The 100 AALS Sections also hosted programs throughout the entirety of the meeting, covering such timely topics as the use of lethal injection in the death penalty, religion and same-sex marriage, the rise of ISIS and Boko Haram, the Affordable Care Act, and data privacy.
Several prominent federal judges joined the AALS and National Academy of Sciences Committee on Science, Technology, and Law joint program “Science and the Law” to discuss the use of scientific evidence used in court cases. Judges Jeremy Fogel, Harry Edwards, Gladys Kessler, and Jed Rakoff have all worked extensively to develop a report on this subject for judiciaries across the country. “The goal was not to make scientists out of judges,” said Judge Kessler, United States District Court for the District of Columbia, “our goal was to provide the tools to judges that could help them handle very complex scientific issues in their cases.”
Federal judges Jeremy Fogel, Gladys Kessler, Harry Edwards, and Jed Rakoff discuss the use of scientific testimony and information in the courtroom during the AALS/National Academy of Sciences joint program.
Other guest speakers at the AALS Annual Meeting included Paulette Brown, President of the American Bar Association and Partner at Locke Lord LLP; Jorge Elorza, Mayor of Providence, R.I.; and Charles Schumer, U.S. Senator (N.Y.).
Social media was abuzz with talk of the Annual Meeting. #AALS2016 was trending nationally, with 1,359 mentions on Twitter throughout the entirety of the conference.
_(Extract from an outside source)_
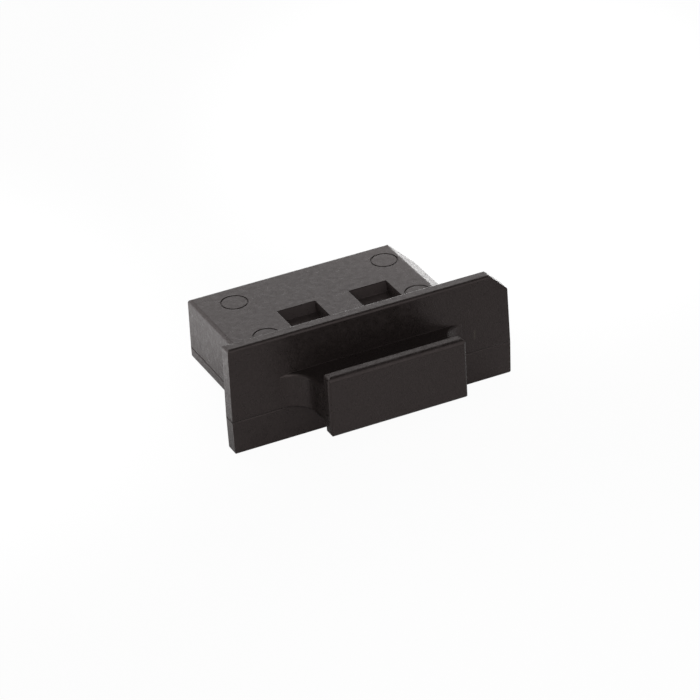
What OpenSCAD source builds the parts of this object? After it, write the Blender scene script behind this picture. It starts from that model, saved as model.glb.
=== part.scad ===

The popular AALS mobile app, which helped attendees plan and navigate the conference, had an impressive 1,248 total downloads.
In addition to viewing programs at the AALS Annual Meeting, attendees had the option of attending meetings and programming held by several other organizations in conjunction with the event, including the Federalist Society, the Association of Legal Writing Directors, Legal Writing Institute, the American Society of Political and Legal Philosophy, and the Society of Socio-Economists.
Planning for the 2017 AALS Annual Meeting, January 3-7, 2017 in San Francisco is already in progress, with details and registration information becoming available in the coming months.